2) The disillusioned sensible man. The disillusioned sensible man soon decides that the whole thing was moonshine. He comes to understand that one feels like that when they’re young, but by the time you get to his age you’ve given up chasing the rainbow’s end. He settles down and learns not to expect too much and represses the part of himself who used to cry for the moon. This man is more contented than the fool and he is less of a nuisance to the rest of us. It also tends to make him a prig. This would be the best way to be if man didn’t live forever. And, if infinite happiness and love and power are really there waiting for us, this man gave up looking.
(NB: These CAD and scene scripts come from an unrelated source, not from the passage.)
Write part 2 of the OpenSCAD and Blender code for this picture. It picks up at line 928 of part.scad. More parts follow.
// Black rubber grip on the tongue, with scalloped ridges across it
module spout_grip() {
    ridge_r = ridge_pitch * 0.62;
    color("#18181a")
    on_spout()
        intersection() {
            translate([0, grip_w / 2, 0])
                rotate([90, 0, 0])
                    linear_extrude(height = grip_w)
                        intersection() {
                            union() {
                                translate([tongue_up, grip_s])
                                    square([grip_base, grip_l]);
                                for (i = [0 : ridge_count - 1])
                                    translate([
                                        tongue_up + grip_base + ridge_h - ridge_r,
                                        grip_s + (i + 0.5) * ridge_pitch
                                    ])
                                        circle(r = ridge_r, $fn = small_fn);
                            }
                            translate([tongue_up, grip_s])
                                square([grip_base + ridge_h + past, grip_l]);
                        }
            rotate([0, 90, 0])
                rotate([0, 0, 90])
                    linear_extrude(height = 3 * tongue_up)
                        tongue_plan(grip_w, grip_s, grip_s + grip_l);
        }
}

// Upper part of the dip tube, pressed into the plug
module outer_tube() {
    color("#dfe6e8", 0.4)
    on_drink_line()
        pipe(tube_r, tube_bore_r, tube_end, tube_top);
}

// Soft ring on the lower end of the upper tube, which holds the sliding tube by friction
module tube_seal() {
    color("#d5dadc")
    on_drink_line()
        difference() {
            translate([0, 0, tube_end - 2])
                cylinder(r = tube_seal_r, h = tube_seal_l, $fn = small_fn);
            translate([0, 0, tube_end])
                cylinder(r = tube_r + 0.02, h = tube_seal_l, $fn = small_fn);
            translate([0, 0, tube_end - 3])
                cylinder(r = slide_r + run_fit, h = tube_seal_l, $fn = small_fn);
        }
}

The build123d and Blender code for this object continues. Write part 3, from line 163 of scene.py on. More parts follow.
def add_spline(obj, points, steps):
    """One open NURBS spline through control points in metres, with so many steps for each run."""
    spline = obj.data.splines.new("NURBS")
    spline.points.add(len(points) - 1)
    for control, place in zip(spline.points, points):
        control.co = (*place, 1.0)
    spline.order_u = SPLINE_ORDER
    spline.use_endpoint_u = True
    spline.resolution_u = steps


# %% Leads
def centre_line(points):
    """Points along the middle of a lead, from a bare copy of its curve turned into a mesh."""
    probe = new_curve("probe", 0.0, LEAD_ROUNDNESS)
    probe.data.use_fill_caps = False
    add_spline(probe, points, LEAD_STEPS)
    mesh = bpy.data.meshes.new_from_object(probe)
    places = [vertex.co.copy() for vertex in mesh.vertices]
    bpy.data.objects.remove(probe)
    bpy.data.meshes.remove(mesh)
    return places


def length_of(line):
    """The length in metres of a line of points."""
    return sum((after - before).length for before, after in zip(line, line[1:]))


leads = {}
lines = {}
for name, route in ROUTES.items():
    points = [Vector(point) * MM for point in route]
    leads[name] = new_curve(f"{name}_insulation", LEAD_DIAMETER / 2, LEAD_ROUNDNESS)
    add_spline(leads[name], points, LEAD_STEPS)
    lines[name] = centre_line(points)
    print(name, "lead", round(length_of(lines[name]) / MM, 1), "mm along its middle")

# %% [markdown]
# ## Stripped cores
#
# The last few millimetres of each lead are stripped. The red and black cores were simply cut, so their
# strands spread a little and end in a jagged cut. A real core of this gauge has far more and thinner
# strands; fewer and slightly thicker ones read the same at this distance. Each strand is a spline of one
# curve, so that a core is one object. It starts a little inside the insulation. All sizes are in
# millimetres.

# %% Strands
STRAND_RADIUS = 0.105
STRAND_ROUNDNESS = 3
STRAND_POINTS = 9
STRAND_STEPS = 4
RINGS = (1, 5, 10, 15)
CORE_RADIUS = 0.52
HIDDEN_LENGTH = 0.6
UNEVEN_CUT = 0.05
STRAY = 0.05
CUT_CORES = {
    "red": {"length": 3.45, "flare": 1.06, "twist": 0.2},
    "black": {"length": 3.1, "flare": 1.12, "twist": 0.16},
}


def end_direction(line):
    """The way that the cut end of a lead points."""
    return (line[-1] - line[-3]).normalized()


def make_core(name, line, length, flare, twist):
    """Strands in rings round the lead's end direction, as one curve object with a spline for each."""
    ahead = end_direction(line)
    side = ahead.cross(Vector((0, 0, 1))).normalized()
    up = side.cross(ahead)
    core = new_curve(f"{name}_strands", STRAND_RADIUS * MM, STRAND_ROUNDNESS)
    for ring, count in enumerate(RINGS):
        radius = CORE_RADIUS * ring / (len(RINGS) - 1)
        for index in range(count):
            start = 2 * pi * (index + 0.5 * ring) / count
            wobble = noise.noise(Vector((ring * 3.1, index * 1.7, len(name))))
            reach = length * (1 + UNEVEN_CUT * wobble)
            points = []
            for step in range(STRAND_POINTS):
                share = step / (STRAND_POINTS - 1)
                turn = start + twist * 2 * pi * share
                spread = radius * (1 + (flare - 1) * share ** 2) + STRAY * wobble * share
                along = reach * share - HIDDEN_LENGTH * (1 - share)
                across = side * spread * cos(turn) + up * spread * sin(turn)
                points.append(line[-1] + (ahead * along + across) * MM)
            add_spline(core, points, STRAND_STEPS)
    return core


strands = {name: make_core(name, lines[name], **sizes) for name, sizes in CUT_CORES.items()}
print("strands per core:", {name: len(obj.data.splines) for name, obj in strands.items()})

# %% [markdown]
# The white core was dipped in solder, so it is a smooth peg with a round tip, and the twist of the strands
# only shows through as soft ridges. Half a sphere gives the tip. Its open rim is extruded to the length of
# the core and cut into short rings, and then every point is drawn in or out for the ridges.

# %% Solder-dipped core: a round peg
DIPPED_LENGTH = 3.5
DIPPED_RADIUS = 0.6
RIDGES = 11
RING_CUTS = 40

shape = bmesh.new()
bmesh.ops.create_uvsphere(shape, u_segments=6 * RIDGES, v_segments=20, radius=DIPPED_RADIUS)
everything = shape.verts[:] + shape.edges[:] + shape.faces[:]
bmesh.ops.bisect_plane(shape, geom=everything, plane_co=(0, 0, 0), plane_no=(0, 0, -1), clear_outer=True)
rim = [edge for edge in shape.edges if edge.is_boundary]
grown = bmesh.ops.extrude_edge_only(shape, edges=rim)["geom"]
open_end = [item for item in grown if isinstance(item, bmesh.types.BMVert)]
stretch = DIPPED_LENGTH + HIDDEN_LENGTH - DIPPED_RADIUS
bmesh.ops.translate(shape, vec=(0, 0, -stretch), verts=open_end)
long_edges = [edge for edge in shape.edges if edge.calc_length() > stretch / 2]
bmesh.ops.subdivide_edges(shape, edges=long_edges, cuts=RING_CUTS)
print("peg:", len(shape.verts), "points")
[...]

3) The Christian: Then there is the Christian way. The Christian says (and I quote Lewis) “Creatures are not born with desires unless satisfaction for those desires exists. A baby feels hunger: well, there is such a thing as food. A duckling wants to swim: well, there is such a thing as water. Man feels sexual desire: well, there is such a thing as sex. If I find in myself a desire which no experienced in this world can satisfy, the most probable explanation is that I was made for another world. If none of my earthly pleasures satisfy it, that does not prove that the universe is a fraud. Probably earthly pleasures were never meant to satisfy it, but only to arouse it, to suggest the real thing. If that is so, I must take care, on the one hand, never to despise, or be unthankful for, these earthly blessings, and on the other, never to mistake them for the something else of which they are only a kind of copy, or echo, or mirage. I must keep alive in myself the desire for my true country, which I shall not find till after death; I must never let it get snowed under or turned aside; I must make it the main object of life to press on to that other country and to help others do the same.”
Everything we think and do and say are transforming us into a certain character.